Eminência, qual é a sua avaliação do programa “rearmar a Europa” aprovado pelos líderes europeus nos últimos dias?
“Primeiramente, gostaria de dizer que é extremamente preocupante, se não assustadora, essa corrida armamentista que foi desencadeada em todo o mundo, não apenas na Europa. Antes de qualquer consideração política, é preciso refletir sobre a queda na tensão moral que parece permear os governantes de grande parte do mundo. O tabu da guerra que influenciou as orientações políticas após a tragédia da Segunda Guerra Mundial parece ter se esgotado. Sem a recuperação dessa tensão moral, não há políticas que se sustentem, e o mundo corre o risco de deslizar por uma ladeira perigosa”.
Uma questão moral, sem dúvida, mas sobreposta por grandes mudanças políticas....
“Sem dúvida. Eu diria que a principal dessas mudanças é a tendência de abandonar o multilateralismo. Em vez disso, a reafirmação do antigo conceito de uma superpotência, que tende a privilegiar seus próprios interesses econômicos e geopolíticos exclusivos, parece evidente hoje. Acredito que, em vez disso, o mundo só poderá voltar a viver em paz dentro de um quadro de multilateralismo. O Papa Francisco, com razão, insiste muito na importância do multilateralismo; de fato, eu me atreveria a dizer que ele é a pedra angular sobre a qual a Santa Sé baseia sua presença político-diplomática”.
Enquanto isso, a Europa também está se rearmando, com um programa no valor de 800 bilhões de euros. Mas, na opinião de Vossa Eminência, a Europa está realmente em perigo estratégico?
“Certamente, em alguns países que pertencem à União Europeia, ou que são candidatos a entrar nela, há uma percepção de um perigo bastante próximo e uma preocupação considerável. Estou pensando nos países bálticos vizinhos da Rússia, ou mesmo na Moldávia, que tem uma disputa aberta pela Transnístria. O anunciado desengajamento militar americano gradual assusta esses países. Acredito que, embora haja a necessidade de um reforço militar da União Europeia, ele deve ser de natureza obrigatoriamente defensiva. E isso também deve ficar evidente nos tipos de armamento que podem ser adotados. Estou pensando, por exemplo, na importância crescente da segurança digital. A Europa, como instituição, nasceu das cinzas deixadas pela tragédia da Segunda Guerra Mundial, portanto, a vocação para a paz é sua característica fundamental. Na verdade, eu diria que a paz é a razão social para estarmos juntos, a União nasceu para que nunca mais haja guerras entre os europeus e na Europa”.
Então, o novo rumo estadunidense está na origem desse desejo de fortalecer as defesas europeias?

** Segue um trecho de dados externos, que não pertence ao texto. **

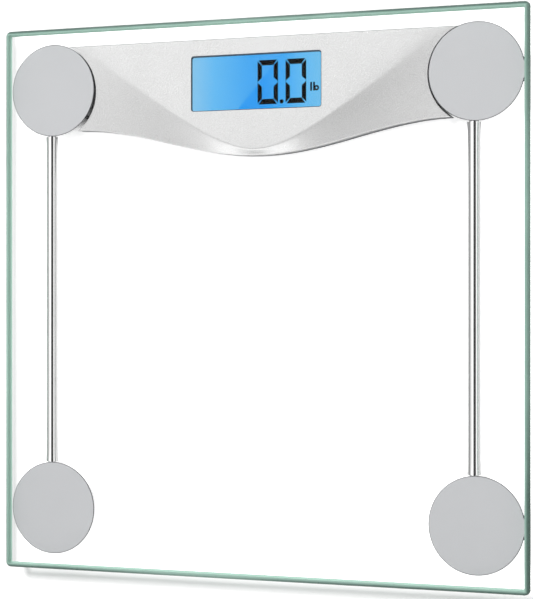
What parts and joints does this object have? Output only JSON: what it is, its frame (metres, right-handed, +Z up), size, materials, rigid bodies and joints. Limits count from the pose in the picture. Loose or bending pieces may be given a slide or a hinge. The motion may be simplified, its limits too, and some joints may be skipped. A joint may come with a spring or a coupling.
{
  "type": "digital bathroom scale",
  "caption": "Square glass-topped digital weighing scale: display housing under the rear edge, load-cell feet at the corners, bright wire tubes between them.",
  "frame": {"origin": "on the floor, under the centre of the platform", "axes": "+Z up, +Y towards the display edge, +X to the right of a person facing the display"},
  "size_m": [0.3, 0.3, 0.025],
  "materials": {
    "platform_glass": "clear tempered glass, polished, green at the ground edge",
    "silver_cover": "satin silver lacquer",
    "disc_foil": "matte silver",
    "grey_shell": "graphite, fine texture",
    "bright_tube": "bright plated",
    "cell_steel": "zinc plated",
    "white_plastic": "moulded",
    "grip_rubber": "matte",
    "green_board": "solder mask",
    "black_plastic": "semi-gloss",
    "lcd_glass": "blue backlit display with a polished face",
    "light_guide": "clear, frosted back",
    "battery_jacket": "printed sleeve, no marks",
    "lead_sheath": "flexible sheath"
  },
  "bodies": {
    "platform": {"glass_platform": "platform_glass", "display_cover": "silver_cover", "foot_disc_front_left": "disc_foil", "foot_cup_front_left": "grey_shell", "cell_bracket_front_left": "white_plastic", "load_cell_front_left": "cell_steel", "foot_disc_front_right": "disc_foil", "foot_cup_front_right": "grey_shell", "cell_bracket_front_right": "white_plastic", "load_cell_front_right": "cell_steel", "foot_disc_rear_left": "disc_foil", "foot_cup_rear_left": "grey_shell", "cell_bracket_rear_left": "white_plastic", "load_cell_rear_left": "cell_steel", "foot_disc_rear_right": "disc_foil", "foot_cup_rear_right": "grey_shell", "cell_bracket_rear_right": "white_plastic", "load_cell_rear_right": "cell_steel", "wire_tube_left": "bright_tube", "wire_tube_right": "bright_tube", "cell_lead_front_left": "lead_sheath", "cell_lead_front_right": "lead_sheath", "cell_lead_rear_left": "lead_sheath", "cell_lead_rear_right": "lead_sheath", "display_base": "grey_shell", "lcd_frame": "white_plastic", "backlight_led": "white_plastic", "lcd_panel": "lcd_glass", "backlight_guide": "light_guide", "contact_strip": "black_plastic", "controller_chip": "black_plastic", "circuit_board": "green_board", "unit_switch": "cell_steel", "housing_screw_1": "cell_steel", "housing_screw_2": "cell_steel", "housing_screw_3": "cell_steel", "housing_screw_4": "cell_steel", "housing_screw_5": "cell_steel", "contact_negative": "cell_steel", "contact_positive": "cell_steel", "contact_bridge": "cell_steel", "battery_front": "battery_jacket", "battery_rear": "battery_jacket"},
    "foot_front_left": {"foot_cap_front_left": "grey_shell", "foot_grip_front_left": "grip_rubber", "load_dome_front_left": "cell_steel"},
    "foot_front_right": {"foot_cap_front_right": "grey_shell", "foot_grip_front_right": "grip_rubber", "load_dome_front_right": "cell_steel"},
    "foot_rear_left": {"foot_cap_rear_left": "grey_shell", "foot_grip_rear_left": "grip_rubber", "load_dome_rear_left": "cell_steel"},
    "foot_rear_right": {"foot_cap_rear_right": "grey_shell", "foot_grip_rear_right": "grip_rubber", "load_dome_rear_right": "cell_steel"},
    "button": {"unit_button": "white_plastic", "switch_plunger": "black_plastic"},
    "door": {"battery_door": "grey_shell"}
  },
  "joints": [
    {"name": "foot_front_left_travel", "type": "slide", "parent": "platform", "child": "foot_front_left", "axis": [0, 0, 1], "range_m": [-0.0003, 0.0005]},
    {"name": "foot_front_right_travel", "type": "slide", "parent": "platform", "child": "foot_front_right", "axis": [0, 0, 1], "range_m": [-0.0003, 0.0005]},
    {"name": "foot_rear_left_travel", "type": "slide", "parent": "platform", "child": "foot_rear_left", "axis": [0, 0, 1], "range_m": [-0.0003, 0.0005]},
    {"name": "foot_rear_right_travel", "type": "slide", "parent": "platform", "child": "foot_rear_right", "axis": [0, 0, 1], "range_m": [-0.0003, 0.0005]},
    {"name": "button_press", "type": "slide", "parent": "platform", "child": "button", "axis": [0, 0, 1], "range_m": [0, 0.0005], "stiffness_N_per_m": 50, "springref_m": -0.0003},
    {"name": "door_hinge", "type": "hinge", "parent": "platform", "child": "door", "pos_m": [-0.068, 0.1087, 0.0032], "axis": [-1, 0, 0], "range_deg": [0, 70]}
  ]
}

“Veja bem, até mesmo para a Europa o multilateralismo era a opção política decisiva e compartilhada. Do outro lado do Atlântico, esse horizonte agora parece ter se esvaído. Se a Europa, além da capacidade de se defender de forma autônoma, também for capaz de recuperar uma subjetividade política - que foi um pouco manchada - ela prestará um serviço não apenas a si mesma, mas a todo o mundo, realizando um papel multilateral de fato. Eu acrescentaria que a Europa também faria bem em se autonomizar em termos de produção militar, que ainda é amplamente dependente dos EUA. Uma dependência que torna vulnerável”.
O senhor não acha que um investimento militar tão maciço continua sendo chocante, enquanto na Europa o estado de bem-estar social parece estar sofrendo? Muitos objetam: a saúde, a educação, o bem-estar e a seguridade social estão em crise em todos os lugares e nós gastamos 800 bilhões em armas?
“Acredito que também aqui o Papa Francisco fez a proposta mais sensata: todos os lucros da produção intraeuropeia de armas devem ser investidos - de forma vinculativa - em atividades sociais. Não se deve enriquecer com armas; com os lucros, devemos criar hospitais e escolas. É uma proposta imediatamente viável, que pretendo transmitir ao embaixador da UE na Santa Sé, com quem pretendo me encontrar nos próximos dias”.